Don't Focus on the Window
A quick note about focusing - the light from the window may confuse your camera's auto focus system. If that is the case, try shielding your lens with a cupped hand over it while you allow your camera to focus. If you are comfortable with manual focus, this is a great time to use it. The window silhouette is a great setup for any strong subject, human or otherwise, including just about any object you can place in front of a window.
Sidelight for Shadows
When photographing people, you typically want to avoid harsh shadows. Using a window as your light source is no exception, unless you want the drama that a shadowy, high contrast look offers. If you position your subject with a window as a strong sidelight, you will end up with partial shadows on their face. You will need to experiment with this to make a statement rather than just a visual distraction.
This type of photography is often used with subjects looking plaintively out the window in a dismal sort of way - think antidepressant commercial. It can be used though in any setting where extra drama or edge is wanted. Women in formal wear or bridal wear, artists or musicians, and even kids can be photographed with this sort of lighting to great effect. This type of photo creates a definite mood, so be sure to match the mood to your subject. It is not necessary, but photos like this often lend themselves to black and white. If you have post processing capabilities, this is a great type of shot to edit sans color.
Hopefully by now your creative juices are flowing.
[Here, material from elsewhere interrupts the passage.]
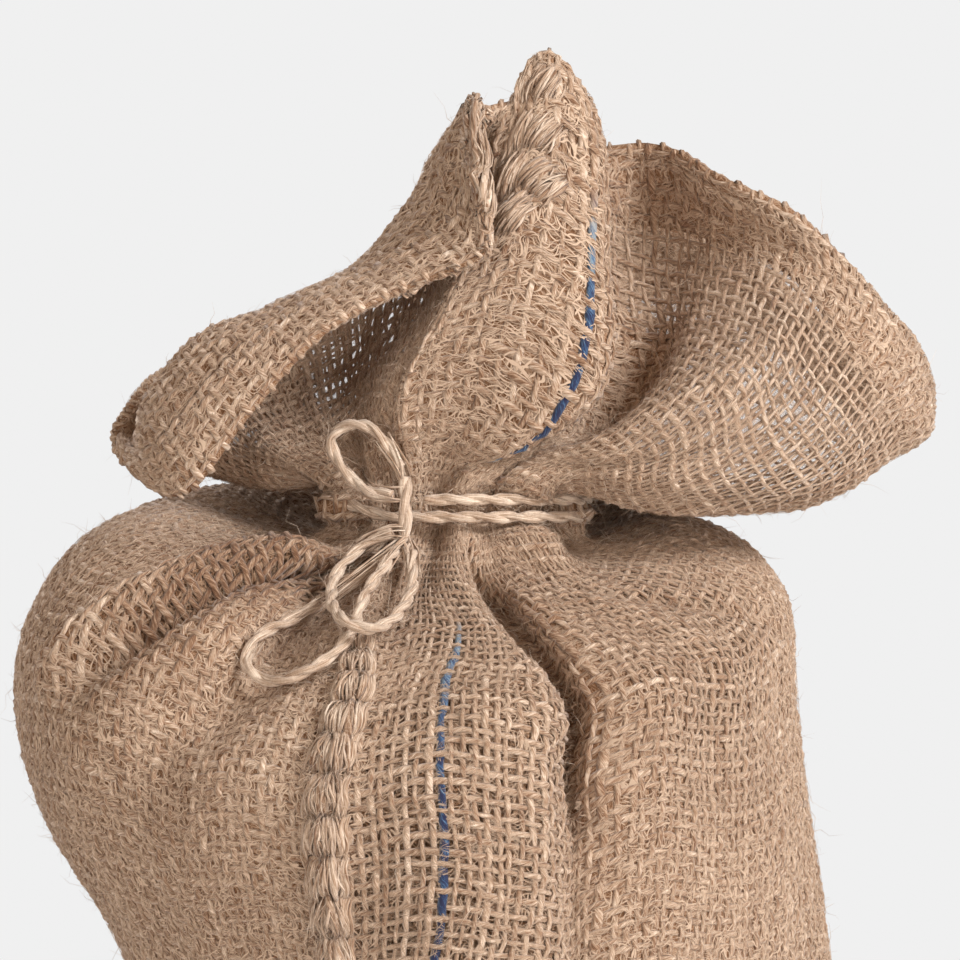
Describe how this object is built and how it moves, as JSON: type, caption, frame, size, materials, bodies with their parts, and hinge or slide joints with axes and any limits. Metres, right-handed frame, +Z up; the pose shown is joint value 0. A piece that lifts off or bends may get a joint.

During the winter months when it may be more difficult to photograph your subject outdoors, take advantage of the beauty of windows. Whether you are shooting from the outside in or inside out, taking a powerful silhouette, utilizing reflection, or shooting a moody side lit shot take advantage of a window in your composition. Keep an eye out to your surroundings and get that window shot. It takes some thought and effort but great lighting is worth it!